16. Two changes to the Bill would enable providers to make further use of flexibility:

· Extending the maximum period for a short-term annuity in a drawdown contract from five years, which is unnecessarily restrictive, to a much longer period such as 25 years. This would allow customers to access a guaranteed income for longer, potentially at higher rates, while benefiting from the flexibility of drawdown.

· Allowing existing capped drawdown customers to designate further funds to capped drawdown arrangements within the same scheme. At present, the Bill only allows further designation to the same capped drawdown "arrangement", but this could inadvertently rule out some customers from continuing in capped drawdown.

17. However, the regulatory regime and the tax framework will be critical to the degree of innovation possible in the post-April 2015 market. Both conduct and prudential regulators will need to take sensible and proportionate approaches to the sale of new products and the capital required behind them, if the Government's ambitions for an innovative market are to be fully met.

Measures to remove tax advantages

18. The changes to the retirement tax framework could have created significant opportunities for individuals taking unfair tax advantages. The Bill implements sensible and welcome measures to prevent this, which the ABI strongly endorses. Once an individual has made use of the new flexibilities, for example drawn down more than their tax-free lump sum, they will still benefit from tax-incentivised pension saving, but their annual allowance will be reduced to £10,000. This makes it clear that people cannot exploit the Budget reforms by using them for tax planning purposes through avoiding tax on earnings. At the same time, it ensures that individuals can safely access an existing pension pot flexibly (such as due to redundancy or ill health, or because they want to support their children) but still save into a pension later.
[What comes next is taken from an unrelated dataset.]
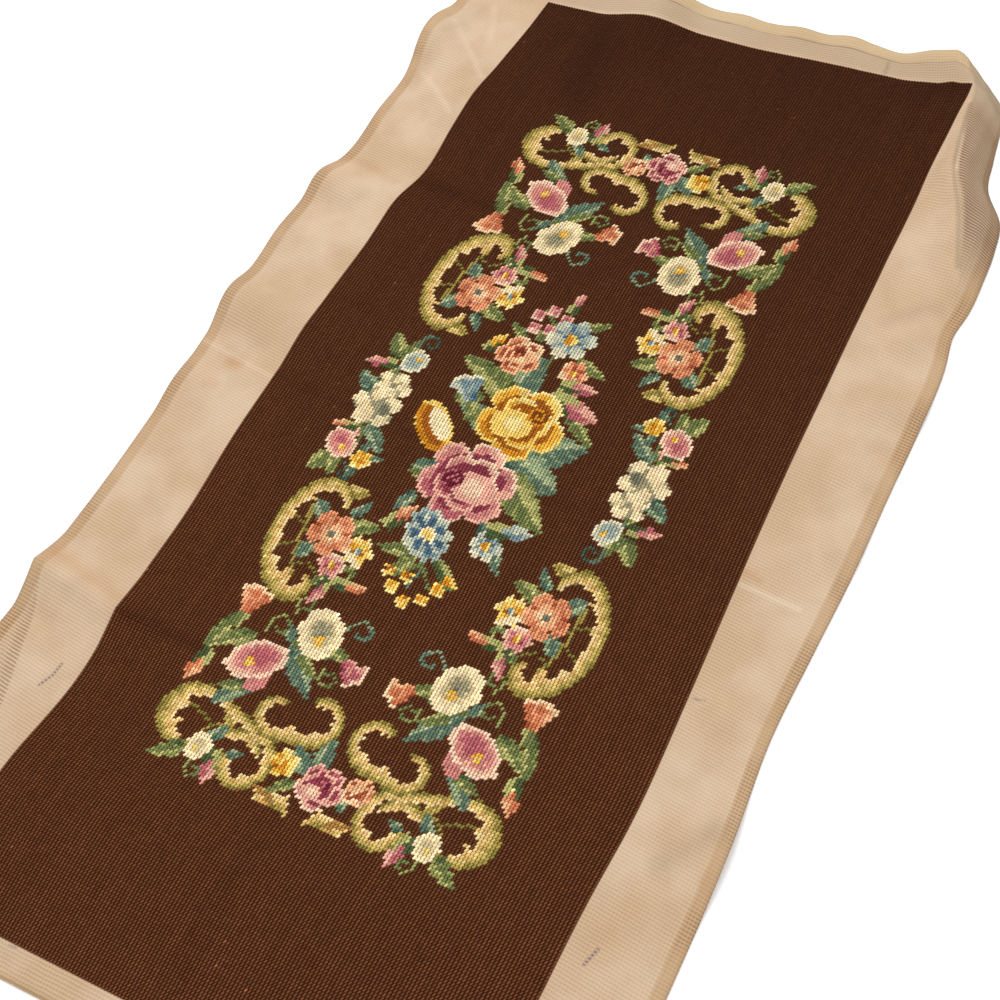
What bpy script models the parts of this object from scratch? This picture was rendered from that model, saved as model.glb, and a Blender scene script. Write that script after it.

19. Reducing the annual allowance for savers who have accessed flexibility goes with the grain of consumers’ current understanding of how the system works and does not expose consumers engaged in normal saving behaviours to the risk of inadvertently being caught by rules designed to prevent tax avoidance.

Social care

20. When the Budget reforms were announced, the Government was clear that the flexibility created was an opportunity for product providers to create solutions for older people who wanted to make provision for their care needs.

21. The ABI signed a Statement of Intent with the Department of Health in January 2014 demonstrating the willingness of providers to be part of society's response to the challenge. Of equal importance is the need to develop the demand for care products through a government led public awareness campaign and we are pleased that the Department of Health is taking this forward. A well informed and active market for care will enable providers to develop and grow the market for long term care products.

22. However, we are concerned that a continued focus on early access at the age of 55 means that there may be barely enough in the pension pots of some savers to cover their near-term retirement income needs, let alone enough left to stretch to care costs in older age.

Investment in infrastructure

23. The insurance industry plays an essential part in the UK’s economic strength, managing investments of £1.8 trillion - equivalent to 25% of the UK’s net worth. If the momentum towards early access continues, the prospect of the pension sector providing long term investment fuel for economic growth is reduced. Pension providers, whether trust based occupational schemes, contract based schemes, or retirement income providers, will face greater requirements to be ‘liquid’ from age 55.

24. The long-term nature of annuity books helps the insurers who run them to invest in the UK economy, especially in long-term projects like infrastructure. If pensioners take more of these assets at the point of retirement and keep them in a bank account or invest in other assets (such as buy-to let), the long term investment effects for the UK economy from the insurance sector over time may be significant.